The team found the retreat rates ranged from 180 to 2,000 feet per day. The extreme rates only lasted on a scale of days to months and probably couldn’t be sustained for much longer. If an ice sheet retreated around 600 meters per day for a year, Batchelor said, you probably wouldn’t have any ice left.

“This is not a model. This is real observation. And it is frankly scary. Even to me,” Eric Rignot, a glaciologist who was not involved in the study, said in an email.

In the past, one of the fastest retreat rates detected for a glacier was at Pope Glacier in West Antarctica, a smaller glacier that’s very close to the enormous Thwaites Glacier, nicknamed the “doomsday glacier” because of its relatively large melting contribution to sea level rise. During a period in 2017, based on satellite calculations, Pope Glacier retreated at a speed of about 105 feet (32 meters) per day. That’s quite fast — but still nothing like the rates of as much as 2,000 feet per day, the study found for the Eurasian ice sheet.

The upper rate found in the study released Wednesday is about 20 times higher than any retreat rate measured from satellites, and 12 times faster than any retreat rate inferred from similar landforms on the seafloor, Batchelor said.

The rate of retreat at Pope has now slowed down, and similarly, for the Eurasian ice sheet, the pulse of extremely rapid retreat would have been temporary. Still, it’s worrying, said Rignot, one of the scientists who published a 2022 paper that documented Pope Glacier’s retreat.

“Ice sheets are retreating fast today, [especially] in Antarctica,” said Rignot, a scientist at the University of California at Irvine. “But we see traces in the seafloor that the retreat could go faster, way faster, and this is a reminder that we have not seen everything yet.”

Not all ice beds are susceptible to these extremely rapid rates of retreat. The study found the fastest melting occurred on the flattest areas of the ice bed.

Batchelor and her colleagues theorize swift rates of retreat appeared across flatter areas because the ice slabs were more buoyant compared to a steeper glacier slope. She said the uniformly thick, flat ice bed was already close to floating, as it sat on top of a flat seafloor surface. Minor melting could push the flat ice bed up and move it toward the land, like a large ice cube that can float off the ocean bottom with enough thinning.

A sloping ice bed, she explained, would be harder to pop off the seafloor. The inclined ice surface at the top of the ice sheet would increase “driving stress,” which would push the ice more tightly into the ground. The steeper ice beds would be less likely to lift from the seafloor during tidal movements and become buoyant.

The findings are concerning for several current glaciers in Antarctica near flat ice beds, Batchelor said. For example, Thwaites Glacier is pinned on a ridge but has a flat area of its bed just four kilometers farther inland. Batchelor said if the ice were to retreat back to this flat area of its bed, then “we could well see one of these pulses of really rapid retreat taking place in that area.”

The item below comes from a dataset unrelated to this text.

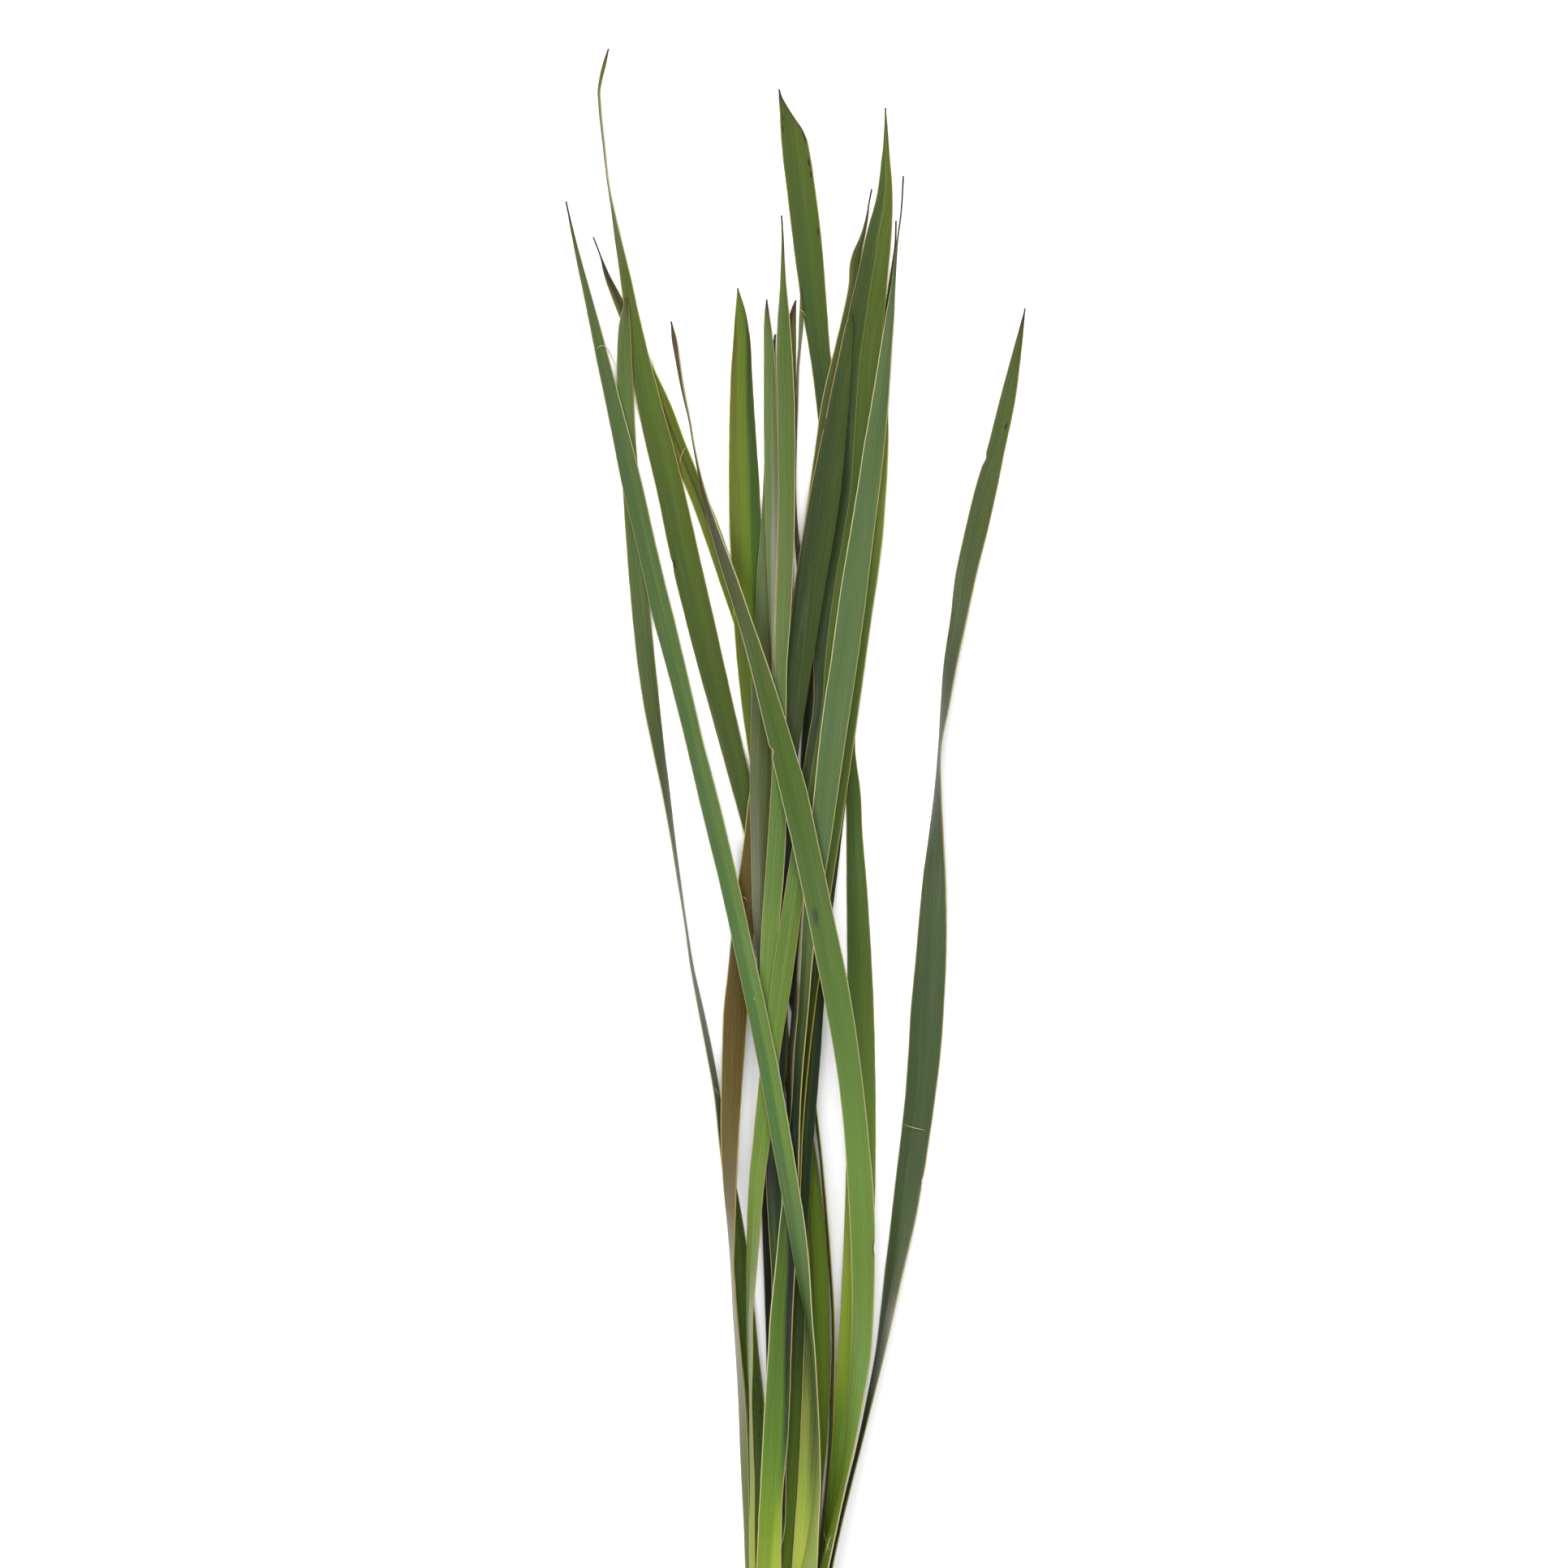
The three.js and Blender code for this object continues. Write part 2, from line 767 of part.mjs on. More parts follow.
// One column of the edges table at any height, as a smooth curve through its rows
function valueAt(edges, column, y) {
  const count = edges.length;
  let i = 0;
  while (i < count - 2 && edges[i + 1][0] < y) {
    i += 1;
  }
  const slopeAt = (k) => {
    const before = edges[Math.max(k - 1, 0)];
    const after = edges[Math.min(k + 1, count - 1)];
    return (after[column] - before[column]) / (after[0] - before[0]);
  };
  const span = edges[i + 1][0] - edges[i][0];
  const t = clamp((y - edges[i][0]) / span, 0, 1);
  const start = edges[i][column];
  const end = edges[i + 1][column];
  const leave = slopeAt(i) * span;
  const arrive = slopeAt(i + 1) * span;
  const t2 = t * t;
  const t3 = t2 * t;
  return (2 * t3 - 3 * t2 + 1) * start + (t3 - 2 * t2 + t) * leave
    + (3 * t2 - 2 * t3) * end + (t3 - t2) * arrive;
}

// The six corners of a section as x and z, from the left edge over the top and back underneath.
// z is counted from the middle of the underside.
function sectionCorners(leaf, y) {
  const left = valueAt(leaf.edges, 1, y);
  const right = Math.max(valueAt(leaf.edges, 2, y), left + LEAST_WIDTH);
  const rise = valueAt(leaf.edges, 3, y);
  const width = Math.hypot(right - left, rise);
  const nearBase = clamp(1 - y / GUTTER_REACH, 0, 1);
  const depth = leaf.gutter * nearBase;
  const middle = Math.min(lerp(BLADE_THICKNESS, BASE_THICKNESS, nearBase), width * THICKNESS_TO_WIDTH);
  const edge = Math.min(EDGE_THICKNESS, width * EDGE_TO_WIDTH);
  const up = { x: -rise / width, z: (right - left) / width };
  const corner = (x, z, lift) => [x + up.x * lift, z + up.z * lift];
  const centre = (left + right) / 2;
  return [
    corner(left, -rise / 2, edge),
    corner(centre, 0, middle - depth),
    corner(right, rise / 2, edge),
    corner(right, rise / 2, 0),
    corner(centre, 0, -depth),
    corner(left, -rise / 2, 0),
  ];
}

// The corners between two neighbouring sections, where the faces are straight
function cornersBetween(leaf, y) {
  const { heights, sections } = leaf;
  let i = 0;
  while (i < heights.length - 2 && heights[i + 1] < y) {
    i += 1;
  }
  const t = clamp((y - heights[i]) / (heights[i + 1] - heights[i]), 0, 1);
  return sections[i].map((corner, k) => [
    lerp(corner[0], sections[i + 1][k][0], t),
    lerp(corner[1], sections[i + 1][k][1], t),
  ]);
}

// The lowest and highest z of a section at one x
function spanAt(corners, x) {
  let low = Infinity;
  let high = -Infinity;
  for (let k = 0; k < corners.length; k += 1) {
    const [x1, z1] = corners[k];
    const [x2, z2] = corners[(k + 1) % corners.length];
    if (x < Math.min(x1, x2) || x > Math.max(x1, x2)) {
      continue;
    }
    const t = x1 === x2 ? 0 : (x - x1) / (x2 - x1);
    const crossings = x1 === x2 ? [z1, z2] : [lerp(z1, z2, t)];
    low = Math.min(low, ...crossings);
    high = Math.max(high, ...crossings);
  }
  return { low, high };
}

function sideLimits(corners) {
  const places = corners.map((corner) => corner[0]);
  return [Math.min(...places), Math.max(...places)];
}

// How far the upper section has to stand above the lower one so that they only just clear.
// Nothing is returned where they pass beside each other.
function liftToClear(upper, lower) {
  const [upperLeft, upperRight] = sideLimits(upper);
  const [lowerLeft, lowerRight] = sideLimits(lower);
  const from = Math.max(upperLeft, lowerLeft);
  const to = Math.min(upperRight, lowerRight);
  if (from > to + SIDE_CLEARANCE) {
    return null;
  }
  const places = [from, to];
  for (const [x] of upper.concat(lower)) {
    places.push(x);
  }
  let lift = -Infinity;
  for (const place of places) {
    const x = clamp(place, Math.min(from, to), Math.max(from, to));
    const under = spanAt(lower, clamp(x, lowerLeft, lowerRight));
    const over = spanAt(upper, clamp(x, upperLeft, upperRight));
    lift = Math.max(lift, under.high - over.low);
  }
  return lift + CLEARANCE;
}

function layerAt(leaf, y) {
  const woven = leaf.weave && y < leaf.weave.below;
  return woven ? leaf.weave.layer : leaf.layer;
}

// The height of a leaf's middle at y, from the nodes of its lie
function lieAt(leaf, y) {
  const place = y / NODE_STEP;
  const node = Math.min(Math.floor(place), leaf.lie.length - 2);
  return lerp(leaf.lie[node], leaf.lie[node + 1], place - node);
}

// Lists, for every leaf and every height, what it has to clear
function findSupports(leaves) {
  for (const leaf of leaves) {
    leaf.supports = [];
    const tip = leaf.heights[leaf.heights.length - 1];
    for (let y = 0; y <= tip; y += LAYING_STEP) {
      const corners = cornersBetween(leaf, y);
      const ground = -Math.min(...corners.map((corner) => corner[1]));
      const beneath = [];
      for (const other of leaves) {
        const otherTip = other.heights[other.heights.length - 1];
        if (other === leaf || y > otherTip || layerAt(other, y) > layerAt(leaf, y)) {
          continue;
        }
        const lift = liftToClear(corners, cornersBetween(other, y));
        if (lift !== null) {
          beneath.push({ other, lift });
        }
      }
      leaf.supports.push({ y, ground, beneath });
    }
  }
}

// The least height of each node that keeps the leaf clear on both sides of it
function nodeFloors(leaf) {
  const floors = leaf.lie.map(() => 0);
  for (const { y, ground, beneath } of leaf.supports) {
    let needed = ground;
    for (const { other, lift } of beneath) {
      needed = Math.max(needed, lieAt(other, y) + lift);
    }
    const node = Math.min(Math.floor(y / NODE_STEP), floors.length - 2);
    floors[node] = Math.max(floors[node], needed);
    floors[node + 1] = Math.max(floors[node + 1], needed);
  }
  return floors;
}

// A leaf sags between its supports as a slack strap does, and its free ends droop.
function relax(floors) {
  const sag = (NODE_STEP * NODE_STEP) / (2 * SAG_RADIUS);
  const lie = floors.slice();
  const last = lie.length - 1;
  for (let round = 0; round < RELAXATIONS; round += 1) {
    for (let k = 1; k < last; k += 1) {
      lie[k] = Math.max(floors[k], (lie[k - 1] + lie[k + 1]) / 2 - sag);
    }
    lie[0] = Math.max(floors[0], 2 * lie[1] - lie[2] - 2 * sag);
    lie[last] = Math.max(floors[last], 2 * lie[last - 1] - lie[last - 2] - 2 * sag);
  }
  return lie;
}

function layLeaves(leaves) {
  for (const leaf of leaves) {
    leaf.heights = sectionHeights(leaf.edges);
    leaf.sections = leaf.heights.map((y) => sectionCorners(leaf, y));
    const tip = leaf.heights[leaf.heights.length - 1];
    leaf.lie = new Array(Math.ceil(tip / NODE_STEP) + 1).fill(0);
  }
  findSupports(leaves);
  for (let sweep = 0; sweep < SWEEPS; sweep += 1) {
    for (const leaf of leaves) {
      leaf.lie = relax(nodeFloors(leaf));
    }
  }
}

// A closed skin over the sections of a leaf, capped at both ends
function leafGeometry(leaf) {
  const positions = [];
  const corners = 6;
  leaf.heights.forEach((y, i) => {
    const lie = lieAt(leaf, y);
    for (const [x, z] of leaf.sections[i]) {
      positions.push(x, y, z + lie);
    }
  });
  const index = [];
  const addQuad = (a, b, c, d) => index.push(a, b, c, a, c, d);
  const last = leaf.heights.length - 1;
  for (let i = 0; i < last; i += 1) {
    for (let k = 0; k < corners; k += 1) {
      const near = i * corners + k;
      const next = i * corners + ((k + 1) % corners);
      addQuad(near, next, next + corners, near + corners);
    }
  }
  addQuad(5, 4, 1, 0);
  addQuad(4, 3, 2, 1);
  const end = last * corners;
  addQuad(end, end + 1, end + 4, end + 5);
  addQuad(end + 1, end + 2, end + 3, end + 4);
  const geometry = new THREE.BufferGeometry();
  geometry.setAttribute('position', new THREE.Float32BufferAttribute(positions, 3));
  geometry.setIndex(index);
  geometry.computeVertexNormals();
  return geometry;
}

function makeLeaf(leaf) {
  const material = new THREE.MeshStandardMaterial({
    color: leaf.colour,
    roughness: 0.55,
    metalness: 0,
  });
  const mesh = new THREE.Mesh(leafGeometry(leaf), material);
  mesh.name = leaf.name;
  return mesh;
}

function makeBunch() {
  layLeaves(LEAVES);
  const bunch = new THREE.Group();
  for (const leaf of LEAVES) {
    bunch.add(makeLeaf(leaf));
  }
  // The origin is the middle of the bunch, on the surface that it lies on.
  const middle = new THREE.Box3().setFromObject(bunch).getCenter(new THREE.Vector3());
  bunch.position.set(-middle.x, -middle.y, 0);
  return bunch;
}

export default makeBunch();
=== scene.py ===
import math

import bpy
import numpy as np
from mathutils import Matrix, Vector


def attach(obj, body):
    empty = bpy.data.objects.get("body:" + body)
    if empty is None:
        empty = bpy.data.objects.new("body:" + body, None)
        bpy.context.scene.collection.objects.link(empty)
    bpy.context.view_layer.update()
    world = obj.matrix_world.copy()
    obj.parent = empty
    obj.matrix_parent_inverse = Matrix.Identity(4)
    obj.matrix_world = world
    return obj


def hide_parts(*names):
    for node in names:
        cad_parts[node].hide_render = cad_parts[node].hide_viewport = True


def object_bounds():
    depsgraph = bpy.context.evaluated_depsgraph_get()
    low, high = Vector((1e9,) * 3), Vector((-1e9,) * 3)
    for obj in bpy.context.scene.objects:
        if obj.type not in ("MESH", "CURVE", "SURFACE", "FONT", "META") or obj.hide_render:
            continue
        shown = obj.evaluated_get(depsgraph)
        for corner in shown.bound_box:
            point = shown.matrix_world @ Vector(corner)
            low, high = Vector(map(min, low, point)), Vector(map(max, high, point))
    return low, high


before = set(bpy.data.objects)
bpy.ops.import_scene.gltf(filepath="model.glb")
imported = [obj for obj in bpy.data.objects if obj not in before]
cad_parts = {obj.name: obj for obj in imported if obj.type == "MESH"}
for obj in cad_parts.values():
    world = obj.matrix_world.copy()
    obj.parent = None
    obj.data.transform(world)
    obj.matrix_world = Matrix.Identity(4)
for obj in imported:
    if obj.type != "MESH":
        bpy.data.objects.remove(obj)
cad_box = [list(corner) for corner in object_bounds()]

# The bunch lies along +Y from its cut ends. Sizes are metres unless a name says otherwise.
MM = 0.001
CUT_END_Y = cad_box[0][1]

# The photograph's frame on the table: its middle and how much of the table it takes in
VIEW_MIDDLE_X = -0.00635
VIEW_MIDDLE_Y = 0.0385
VIEW_WIDTH = 0.8694
CAMERA_HEIGHT = 6.0
SENSOR_MM = 36.0

# Soft lights beyond both ends of the bunch reach down between the leaves, and one on the left
# brings out their curves: name, place, width and watts
STUDIO_LIGHTS = [
    ("head_light", (0.3, 3.0, 2.6), 2.4, 135.0),
    ("foot_light", (-0.2, -3.0, 2.6), 2.4, 86.0),
    ("left_light", (-2.4, 0.5, 2.4), 2.0, 70.0),
]
ROOM_LIGHT = 0.72

# The floor: half its width, and its height
FLOOR_HALF = 4.0
FLOOR_DEPTH = -0.0001

# How finely a blade is drawn: between its stations, and across its top and underside
STATION_STEP = 0.0025
TOP_POINTS = 26
UNDER_POINTS = 8
TOP_BOW = 2.0
UNDER_BOW = 1.4
SECTION_GAP = 0.0003
SAME_CORNER = 0.00003
HAIR_WIDTH = 0.0010

# Relief of the blades
RIB_SPACING = 0.0024
RIB_HEIGHT = 0.00007
FULL_RIB_WIDTH = 0.009
EDGE_WANDER = 0.00016
STEADY_WIDTH = 0.004
VEIN_DEPTH = 0.00035

# Heights in a leaf's look are millimetres above the cut ends, up to this one.
TONE_SPAN_MM = 900.0

# What the studio light adds to a leaf's own colour, and how brightly it lights it
WAX_VEIL = 0.0245
DARKEST = 0.004
LIGHT_LEVEL = 2.0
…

University of South Florida marine geophysicist Alastair Graham, who was not involved in the study, said he is “cautious about drawing direct lines” between how the last ice sheet over Norway melted away about 15,000 years ago and what is happening in Antarctica now — in part because sea level was rising much faster back then.

“This may be a critical driver of past rapid change that we won’t see repeated at the same scale now or in the near future,” he said. Norway is also located in a much more temperate place than Antarctica and would have had a much more vulnerable ice sheet.

In any case, he said “the finding that ice sheets are capable of extremely rapid change as they essentially lift away from their bed is an exciting one” and aligns with his own team’s research. Similarly analyzing ridges along the seafloor near Thwaites, Graham was “astonished” to document the glacier had pulses of retreat up to 32 feet (10 meters) per day at the ice front. He agrees that the glacier is likely to see “pulses” of quick retreat in the coming decades to centuries, but is uncertain if it will be on the order of hundreds of meters per day.

Yet Glaciologist Andrew Shepherd of Northumbria University, who was not involved in the study, said the retreat speeds of the Eurasian ice sheet may not actually be so different from what can happen today. That’s because the new research is based on seafloor markings that would have happened twice daily. In contrast, today’s satellites have generally been used to make annual measurements of change, Shepherd said, so they’re not good at detecting rapid, but relatively short-lived, periods of change.

“I don’t think that [the new research] changes what we think about … retreat on longer (e.g. annual) time scales, it just tells us that retreat happens in short intense bursts that are likely interspersed with long pauses,” Shepherd said in an email.